1 В 1975 в Хельсинки Брежнев вместе с главами других государств подписал акт о соблюдении прав человека. 12 мая 1976 Ю. Ф. Орлов организовал Общественную группу содействия выполнению хельсинкских соглашений в СССР.

3 февраля 1977 был арестован А. И. Гинзбург, 10 февраля – Орлов, 15 марта – А. Б. Щаранский.

2 Обиходное имя Елены Георгиевны Боннэр.

3 Файнберг Виктор Исаакович (*1931) – литературовед, правозащитник. 25 августа 1968 был у Лобного места среди протестовавших против оккупации Чехословакии; ему выбили четыре зуба (не сапогом, как сочиняет П. И. Якир, а кастетом) и не могли показать на суде, признали невменяемым и приговорили к содержанию в спецбольнице, откуда перед освобождением перевели в ленинградскую психбольницу № 5. 11 ноября 1973, в воскресенье, Файнберга выпустили. В 1974 он эмигрировал в Израиль, откуда переехал в Великобританию, а затем во Францию.

4 Боннэр совместила два случая: 5 ноября 1975 после визита к Сахарову погиб ленинградский юрист Евгений Брунов, – якобы ему выкололи глаза и сбросили его с электрички; весной 1977, незадолго до моего приезда, после посещения Сахарова был-де сбит машиной свердловский шофёр Яковлев, но здесь факты указывали на инсценировку, и А. Д. в воспоминаниях предполагает, что это делалось, дабы создать ему «трудный психологический климат». Думаю, что первый случай вероятен, а в объяснении второго Сахаров прав.

5 Сульфозин – взвесь серы в масле (не путать с сульфазином, аналогом норсульфазола).

6 В книге «Карательная медицина» (самиздат 1977) А. П. Подрабинек по поводу серы ссылается на В. Е. Борисова, П. П. Старчика, Р. Фина (Г. Г. Суперфина) и С-на, – очевидно, их свидетельства Сахарову были, как и мне, неизвестны. Мемуары В. К. Буковского «И возвращается ветер…» вышли в 1978 в Нью-Йорке.

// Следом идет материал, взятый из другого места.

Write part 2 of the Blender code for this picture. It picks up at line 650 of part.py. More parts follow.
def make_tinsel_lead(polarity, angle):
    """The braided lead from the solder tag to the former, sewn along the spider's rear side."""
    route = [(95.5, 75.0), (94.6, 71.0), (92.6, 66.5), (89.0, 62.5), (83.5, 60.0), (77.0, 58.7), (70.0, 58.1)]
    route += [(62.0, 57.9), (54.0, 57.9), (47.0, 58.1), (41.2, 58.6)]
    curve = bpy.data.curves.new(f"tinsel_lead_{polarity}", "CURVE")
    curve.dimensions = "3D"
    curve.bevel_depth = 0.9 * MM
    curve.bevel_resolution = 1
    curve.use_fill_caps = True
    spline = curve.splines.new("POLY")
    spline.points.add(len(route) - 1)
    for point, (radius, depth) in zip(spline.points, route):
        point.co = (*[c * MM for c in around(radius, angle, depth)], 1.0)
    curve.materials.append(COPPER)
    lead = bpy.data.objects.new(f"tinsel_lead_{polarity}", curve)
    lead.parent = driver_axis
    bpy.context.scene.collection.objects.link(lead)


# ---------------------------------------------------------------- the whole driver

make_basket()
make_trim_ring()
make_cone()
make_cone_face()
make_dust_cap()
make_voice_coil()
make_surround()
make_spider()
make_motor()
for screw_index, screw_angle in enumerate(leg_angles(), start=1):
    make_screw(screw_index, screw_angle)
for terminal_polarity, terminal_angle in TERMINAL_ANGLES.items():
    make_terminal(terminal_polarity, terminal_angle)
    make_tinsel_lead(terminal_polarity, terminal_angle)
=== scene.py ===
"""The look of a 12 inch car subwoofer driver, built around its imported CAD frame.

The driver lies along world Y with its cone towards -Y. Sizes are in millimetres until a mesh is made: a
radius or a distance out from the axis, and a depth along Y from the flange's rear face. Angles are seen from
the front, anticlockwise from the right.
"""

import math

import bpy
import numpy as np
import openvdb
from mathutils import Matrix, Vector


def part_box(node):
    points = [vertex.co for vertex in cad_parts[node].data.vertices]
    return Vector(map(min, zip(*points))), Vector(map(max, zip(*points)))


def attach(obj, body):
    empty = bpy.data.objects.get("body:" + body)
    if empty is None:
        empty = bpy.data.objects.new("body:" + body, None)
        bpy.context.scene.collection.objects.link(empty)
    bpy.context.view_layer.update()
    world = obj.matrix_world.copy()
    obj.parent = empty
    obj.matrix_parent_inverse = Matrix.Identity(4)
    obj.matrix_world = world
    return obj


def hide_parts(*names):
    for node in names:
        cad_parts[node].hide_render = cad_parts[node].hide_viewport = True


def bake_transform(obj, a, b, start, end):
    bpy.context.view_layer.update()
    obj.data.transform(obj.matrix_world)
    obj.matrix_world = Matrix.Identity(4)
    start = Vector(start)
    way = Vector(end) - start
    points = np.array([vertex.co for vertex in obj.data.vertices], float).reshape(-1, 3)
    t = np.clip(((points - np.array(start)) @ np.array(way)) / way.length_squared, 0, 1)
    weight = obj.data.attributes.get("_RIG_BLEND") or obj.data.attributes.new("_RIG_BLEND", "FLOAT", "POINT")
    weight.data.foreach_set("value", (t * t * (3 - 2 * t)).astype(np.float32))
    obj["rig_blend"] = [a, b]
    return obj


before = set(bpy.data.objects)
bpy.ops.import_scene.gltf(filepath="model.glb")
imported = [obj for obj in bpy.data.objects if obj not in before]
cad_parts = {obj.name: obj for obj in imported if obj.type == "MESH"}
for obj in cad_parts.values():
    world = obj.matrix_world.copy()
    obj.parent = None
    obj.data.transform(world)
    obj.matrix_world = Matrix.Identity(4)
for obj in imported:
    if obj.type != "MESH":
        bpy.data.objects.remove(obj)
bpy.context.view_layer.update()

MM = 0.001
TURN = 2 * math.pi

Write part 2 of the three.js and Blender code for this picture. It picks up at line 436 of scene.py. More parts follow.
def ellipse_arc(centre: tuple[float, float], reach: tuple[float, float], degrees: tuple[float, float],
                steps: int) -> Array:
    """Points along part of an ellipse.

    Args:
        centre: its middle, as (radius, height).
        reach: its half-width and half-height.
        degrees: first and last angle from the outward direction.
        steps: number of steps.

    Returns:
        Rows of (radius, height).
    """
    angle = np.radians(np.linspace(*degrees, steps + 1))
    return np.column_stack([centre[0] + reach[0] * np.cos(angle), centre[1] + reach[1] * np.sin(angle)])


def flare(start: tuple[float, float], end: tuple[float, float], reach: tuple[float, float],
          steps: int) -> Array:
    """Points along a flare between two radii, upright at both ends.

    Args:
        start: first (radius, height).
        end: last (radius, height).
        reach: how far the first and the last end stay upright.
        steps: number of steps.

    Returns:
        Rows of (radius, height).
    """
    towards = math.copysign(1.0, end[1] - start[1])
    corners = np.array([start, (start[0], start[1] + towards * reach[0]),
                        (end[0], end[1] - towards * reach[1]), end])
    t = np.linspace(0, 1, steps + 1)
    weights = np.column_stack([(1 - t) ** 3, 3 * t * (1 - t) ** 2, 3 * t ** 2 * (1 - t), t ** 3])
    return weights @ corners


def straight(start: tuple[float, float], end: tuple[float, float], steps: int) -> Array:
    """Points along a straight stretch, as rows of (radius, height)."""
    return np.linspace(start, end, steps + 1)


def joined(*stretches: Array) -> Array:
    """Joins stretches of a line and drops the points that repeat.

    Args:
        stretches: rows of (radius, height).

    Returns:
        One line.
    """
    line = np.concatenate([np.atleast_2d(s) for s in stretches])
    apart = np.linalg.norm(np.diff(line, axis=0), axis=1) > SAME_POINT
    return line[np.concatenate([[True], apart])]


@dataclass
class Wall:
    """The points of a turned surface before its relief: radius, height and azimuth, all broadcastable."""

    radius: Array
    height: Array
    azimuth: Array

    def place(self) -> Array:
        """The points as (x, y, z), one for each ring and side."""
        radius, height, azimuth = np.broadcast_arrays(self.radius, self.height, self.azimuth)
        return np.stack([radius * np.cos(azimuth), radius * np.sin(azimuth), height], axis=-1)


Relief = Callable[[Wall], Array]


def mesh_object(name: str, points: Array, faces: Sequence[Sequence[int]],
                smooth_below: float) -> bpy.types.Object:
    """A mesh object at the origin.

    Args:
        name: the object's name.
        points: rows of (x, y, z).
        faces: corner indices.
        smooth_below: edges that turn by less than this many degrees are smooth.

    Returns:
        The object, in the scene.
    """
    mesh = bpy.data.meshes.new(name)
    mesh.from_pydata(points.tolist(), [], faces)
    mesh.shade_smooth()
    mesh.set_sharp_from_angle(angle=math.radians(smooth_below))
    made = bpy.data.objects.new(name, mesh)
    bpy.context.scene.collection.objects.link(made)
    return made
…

7 Имеется в виду подготовка к форуму «Писатель и мир: дух Хельсинки и долг мастеров культуры» (София, июнь 1977).

8 Дудинцев Владимир Дмитриевич (1918–1998), чьи романы «Не хлебом единым» (1956) и «Белые одежды» (1987) стали вехами новой культурной политики соответственно при хрущёвской «оттепели» и горбачёвской «перестройке».

9 Светокопировальный аппарат; отпечаток проявлялся графитным порошком и закреплялся на бумаге в парах ацетона.

10 8 января 1977 в московском метро от взрыва бомбы погибли люди. После статьи московского корреспондента в западной прессе, что взрыв устроен диссидентами, Сахаров заявил в «Обращении к мировой общественности»: это «самая опасная за последние годы провокация репрессивных органов».

11  Дело о распространении самиздата и полуподпольном литературном клубе в теплице горзеленстроя (апрель–июнь 1980), прекращённое накануне Олимпиады.